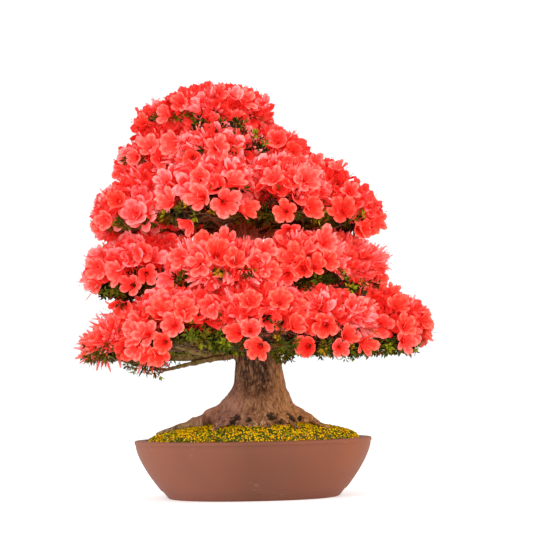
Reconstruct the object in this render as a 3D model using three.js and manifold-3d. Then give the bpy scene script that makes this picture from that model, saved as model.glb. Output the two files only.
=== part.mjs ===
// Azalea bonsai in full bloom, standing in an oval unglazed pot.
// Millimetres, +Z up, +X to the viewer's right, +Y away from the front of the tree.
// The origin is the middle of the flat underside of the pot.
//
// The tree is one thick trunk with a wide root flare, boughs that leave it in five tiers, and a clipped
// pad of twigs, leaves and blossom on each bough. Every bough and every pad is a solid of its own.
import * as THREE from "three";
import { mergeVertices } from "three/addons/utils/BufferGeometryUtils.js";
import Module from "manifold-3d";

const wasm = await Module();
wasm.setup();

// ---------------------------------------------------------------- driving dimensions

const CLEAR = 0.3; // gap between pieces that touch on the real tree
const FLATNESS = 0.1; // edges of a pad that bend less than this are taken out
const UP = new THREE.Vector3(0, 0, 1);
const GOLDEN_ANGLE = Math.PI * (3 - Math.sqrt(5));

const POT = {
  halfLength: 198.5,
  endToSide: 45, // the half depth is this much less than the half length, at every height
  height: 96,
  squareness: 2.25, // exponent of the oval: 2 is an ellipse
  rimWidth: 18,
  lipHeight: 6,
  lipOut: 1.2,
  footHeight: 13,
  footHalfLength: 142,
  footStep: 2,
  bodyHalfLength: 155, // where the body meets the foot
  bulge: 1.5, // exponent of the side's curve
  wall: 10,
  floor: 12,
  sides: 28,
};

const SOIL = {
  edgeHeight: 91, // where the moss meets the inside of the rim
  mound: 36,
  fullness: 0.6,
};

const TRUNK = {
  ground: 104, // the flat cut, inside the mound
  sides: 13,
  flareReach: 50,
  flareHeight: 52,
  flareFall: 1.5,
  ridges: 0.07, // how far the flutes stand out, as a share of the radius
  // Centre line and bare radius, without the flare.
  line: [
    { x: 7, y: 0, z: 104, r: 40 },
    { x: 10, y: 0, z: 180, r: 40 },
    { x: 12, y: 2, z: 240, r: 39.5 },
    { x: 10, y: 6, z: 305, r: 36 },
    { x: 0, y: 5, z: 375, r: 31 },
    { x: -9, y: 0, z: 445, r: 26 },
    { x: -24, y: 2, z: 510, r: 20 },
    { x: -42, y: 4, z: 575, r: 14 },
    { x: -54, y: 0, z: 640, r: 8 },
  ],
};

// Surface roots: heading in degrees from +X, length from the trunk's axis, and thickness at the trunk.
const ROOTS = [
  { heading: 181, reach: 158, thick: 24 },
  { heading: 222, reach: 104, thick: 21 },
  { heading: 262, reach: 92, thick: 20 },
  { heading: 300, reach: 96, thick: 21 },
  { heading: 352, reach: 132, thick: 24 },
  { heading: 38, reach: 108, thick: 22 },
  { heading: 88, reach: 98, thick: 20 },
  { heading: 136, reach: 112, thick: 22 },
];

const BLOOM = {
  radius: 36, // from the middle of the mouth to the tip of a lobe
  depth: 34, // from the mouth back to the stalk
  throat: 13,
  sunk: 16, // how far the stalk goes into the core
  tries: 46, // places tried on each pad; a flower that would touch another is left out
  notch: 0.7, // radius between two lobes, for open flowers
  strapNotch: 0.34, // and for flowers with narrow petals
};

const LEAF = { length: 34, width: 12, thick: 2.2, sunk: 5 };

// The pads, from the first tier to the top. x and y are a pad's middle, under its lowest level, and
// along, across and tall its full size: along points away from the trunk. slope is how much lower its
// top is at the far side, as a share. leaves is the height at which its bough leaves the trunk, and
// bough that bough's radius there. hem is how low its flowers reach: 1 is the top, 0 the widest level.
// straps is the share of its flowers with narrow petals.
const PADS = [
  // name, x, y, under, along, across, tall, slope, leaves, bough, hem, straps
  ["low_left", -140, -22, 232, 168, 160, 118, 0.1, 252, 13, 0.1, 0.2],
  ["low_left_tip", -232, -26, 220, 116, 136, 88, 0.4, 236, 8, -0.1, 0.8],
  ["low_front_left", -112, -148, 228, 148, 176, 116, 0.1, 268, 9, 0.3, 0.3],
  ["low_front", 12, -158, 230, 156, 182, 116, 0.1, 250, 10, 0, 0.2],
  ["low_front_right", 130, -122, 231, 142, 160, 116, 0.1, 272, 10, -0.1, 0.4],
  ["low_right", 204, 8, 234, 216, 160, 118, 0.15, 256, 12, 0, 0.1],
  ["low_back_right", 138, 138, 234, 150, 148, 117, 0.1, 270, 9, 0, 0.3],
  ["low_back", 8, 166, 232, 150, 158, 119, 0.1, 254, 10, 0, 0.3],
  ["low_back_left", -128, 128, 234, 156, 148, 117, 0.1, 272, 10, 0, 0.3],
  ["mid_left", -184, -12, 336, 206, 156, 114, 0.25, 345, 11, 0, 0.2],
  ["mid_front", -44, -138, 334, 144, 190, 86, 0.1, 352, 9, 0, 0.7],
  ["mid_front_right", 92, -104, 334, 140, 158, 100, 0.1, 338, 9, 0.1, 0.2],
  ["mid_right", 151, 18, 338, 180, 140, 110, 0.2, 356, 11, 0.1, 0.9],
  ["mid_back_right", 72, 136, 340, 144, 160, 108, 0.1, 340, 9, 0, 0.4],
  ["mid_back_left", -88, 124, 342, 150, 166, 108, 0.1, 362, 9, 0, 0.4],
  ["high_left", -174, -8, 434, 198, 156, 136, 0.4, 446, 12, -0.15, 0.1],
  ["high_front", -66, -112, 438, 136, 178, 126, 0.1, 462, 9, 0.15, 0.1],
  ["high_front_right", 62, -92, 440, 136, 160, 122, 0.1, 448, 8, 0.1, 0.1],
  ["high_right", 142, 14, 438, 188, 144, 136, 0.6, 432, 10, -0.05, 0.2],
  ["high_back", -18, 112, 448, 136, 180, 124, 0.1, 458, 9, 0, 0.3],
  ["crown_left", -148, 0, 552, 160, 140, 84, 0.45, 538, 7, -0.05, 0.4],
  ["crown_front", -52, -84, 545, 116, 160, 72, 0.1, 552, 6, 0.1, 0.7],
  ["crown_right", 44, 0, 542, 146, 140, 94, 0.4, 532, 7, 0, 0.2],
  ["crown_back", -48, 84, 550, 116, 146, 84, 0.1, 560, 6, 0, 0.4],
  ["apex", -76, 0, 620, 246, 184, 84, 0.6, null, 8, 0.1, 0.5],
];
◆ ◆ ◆
# TASK OBJECTIVE
Write out the full listing, keeping every line exactly as it is.

# THE REPLY
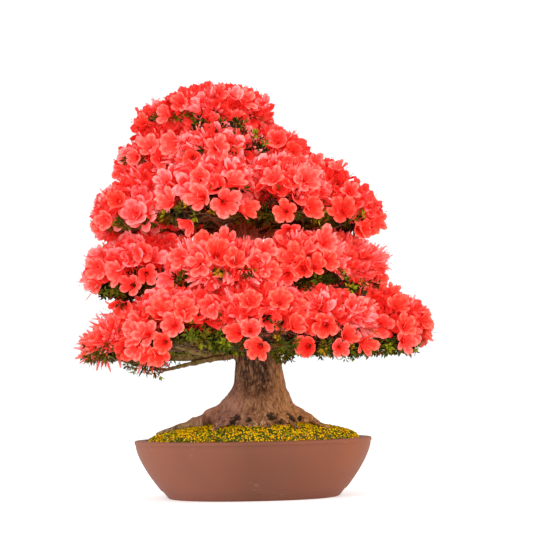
Reconstruct the object in this render as a 3D model using three.js and manifold-3d. Then give the bpy scene script that makes this picture from that model, saved as model.glb. Output the two files only.
=== part.mjs ===
// Azalea bonsai in full bloom, standing in an oval unglazed pot.
// Millimetres, +Z up, +X to the viewer's right, +Y away from the front of the tree.
// The origin is the middle of the flat underside of the pot.
//
// The tree is one thick trunk with a wide root flare, boughs that leave it in five tiers, and a clipped
// pad of twigs, leaves and blossom on each bough. Every bough and every pad is a solid of its own.
import * as THREE from "three";
import { mergeVertices } from "three/addons/utils/BufferGeometryUtils.js";
import Module from "manifold-3d";

const wasm = await Module();
wasm.setup();

// ---------------------------------------------------------------- driving dimensions

const CLEAR = 0.3; // gap between pieces that touch on the real tree
const FLATNESS = 0.1; // edges of a pad that bend less than this are taken out
const UP = new THREE.Vector3(0, 0, 1);
const GOLDEN_ANGLE = Math.PI * (3 - Math.sqrt(5));

const POT = {
  halfLength: 198.5,
  endToSide: 45, // the half depth is this much less than the half length, at every height
  height: 96,
  squareness: 2.25, // exponent of the oval: 2 is an ellipse
  rimWidth: 18,
  lipHeight: 6,
  lipOut: 1.2,
  footHeight: 13,
  footHalfLength: 142,
  footStep: 2,
  bodyHalfLength: 155, // where the body meets the foot
  bulge: 1.5, // exponent of the side's curve
  wall: 10,
  floor: 12,
  sides: 28,
};

const SOIL = {
  edgeHeight: 91, // where the moss meets the inside of the rim
  mound: 36,
  fullness: 0.6,
};

const TRUNK = {
  ground: 104, // the flat cut, inside the mound
  sides: 13,
  flareReach: 50,
  flareHeight: 52,
  flareFall: 1.5,
  ridges: 0.07, // how far the flutes stand out, as a share of the radius
  // Centre line and bare radius, without the flare.
  line: [
    { x: 7, y: 0, z: 104, r: 40 },
    { x: 10, y: 0, z: 180, r: 40 },
    { x: 12, y: 2, z: 240, r: 39.5 },
    { x: 10, y: 6, z: 305, r: 36 },
    { x: 0, y: 5, z: 375, r: 31 },
    { x: -9, y: 0, z: 445, r: 26 },
    { x: -24, y: 2, z: 510, r: 20 },
    { x: -42, y: 4, z: 575, r: 14 },
    { x: -54, y: 0, z: 640, r: 8 },
  ],
};

// Surface roots: heading in degrees from +X, length from the trunk's axis, and thickness at the trunk.
const ROOTS = [
  { heading: 181, reach: 158, thick: 24 },
  { heading: 222, reach: 104, thick: 21 },
  { heading: 262, reach: 92, thick: 20 },
  { heading: 300, reach: 96, thick: 21 },
  { heading: 352, reach: 132, thick: 24 },
  { heading: 38, reach: 108, thick: 22 },
  { heading: 88, reach: 98, thick: 20 },
  { heading: 136, reach: 112, thick: 22 },
];

const BLOOM = {
  radius: 36, // from the middle of the mouth to the tip of a lobe
  depth: 34, // from the mouth back to the stalk
  throat: 13,
  sunk: 16, // how far the stalk goes into the core
  tries: 46, // places tried on each pad; a flower that would touch another is left out
  notch: 0.7, // radius between two lobes, for open flowers
  strapNotch: 0.34, // and for flowers with narrow petals
};

const LEAF = { length: 34, width: 12, thick: 2.2, sunk: 5 };

// The pads, from the first tier to the top. x and y are a pad's middle, under its lowest level, and
// along, across and tall its full size: along points away from the trunk. slope is how much lower its
// top is at the far side, as a share. leaves is the height at which its bough leaves the trunk, and
// bough that bough's radius there. hem is how low its flowers reach: 1 is the top, 0 the widest level.
// straps is the share of its flowers with narrow petals.
const PADS = [
  // name, x, y, under, along, across, tall, slope, leaves, bough, hem, straps
  ["low_left", -140, -22, 232, 168, 160, 118, 0.1, 252, 13, 0.1, 0.2],
  ["low_left_tip", -232, -26, 220, 116, 136, 88, 0.4, 236, 8, -0.1, 0.8],
  ["low_front_left", -112, -148, 228, 148, 176, 116, 0.1, 268, 9, 0.3, 0.3],
  ["low_front", 12, -158, 230, 156, 182, 116, 0.1, 250, 10, 0, 0.2],
  ["low_front_right", 130, -122, 231, 142, 160, 116, 0.1, 272, 10, -0.1, 0.4],
  ["low_right", 204, 8, 234, 216, 160, 118, 0.15, 256, 12, 0, 0.1],
  ["low_back_right", 138, 138, 234, 150, 148, 117, 0.1, 270, 9, 0, 0.3],
  ["low_back", 8, 166, 232, 150, 158, 119, 0.1, 254, 10, 0, 0.3],
  ["low_back_left", -128, 128, 234, 156, 148, 117, 0.1, 272, 10, 0, 0.3],
  ["mid_left", -184, -12, 336, 206, 156, 114, 0.25, 345, 11, 0, 0.2],
  ["mid_front", -44, -138, 334, 144, 190, 86, 0.1, 352, 9, 0, 0.7],
  ["mid_front_right", 92, -104, 334, 140, 158, 100, 0.1, 338, 9, 0.1, 0.2],
  ["mid_right", 151, 18, 338, 180, 140, 110, 0.2, 356, 11, 0.1, 0.9],
  ["mid_back_right", 72, 136, 340, 144, 160, 108, 0.1, 340, 9, 0, 0.4],
  ["mid_back_left", -88, 124, 342, 150, 166, 108, 0.1, 362, 9, 0, 0.4],
  ["high_left", -174, -8, 434, 198, 156, 136, 0.4, 446, 12, -0.15, 0.1],
  ["high_front", -66, -112, 438, 136, 178, 126, 0.1, 462, 9, 0.15, 0.1],
  ["high_front_right", 62, -92, 440, 136, 160, 122, 0.1, 448, 8, 0.1, 0.1],
  ["high_right", 142, 14, 438, 188, 144, 136, 0.6, 432, 10, -0.05, 0.2],
  ["high_back", -18, 112, 448, 136, 180, 124, 0.1, 458, 9, 0, 0.3],
  ["crown_left", -148, 0, 552, 160, 140, 84, 0.45, 538, 7, -0.05, 0.4],
  ["crown_front", -52, -84, 545, 116, 160, 72, 0.1, 552, 6, 0.1, 0.7],
  ["crown_right", 44, 0, 542, 146, 140, 94, 0.4, 532, 7, 0, 0.2],
  ["crown_back", -48, 84, 550, 116, 146, 84, 0.1, 560, 6, 0, 0.4],
  ["apex", -76, 0, 620, 246, 184, 84, 0.6, null, 8, 0.1, 0.5],
];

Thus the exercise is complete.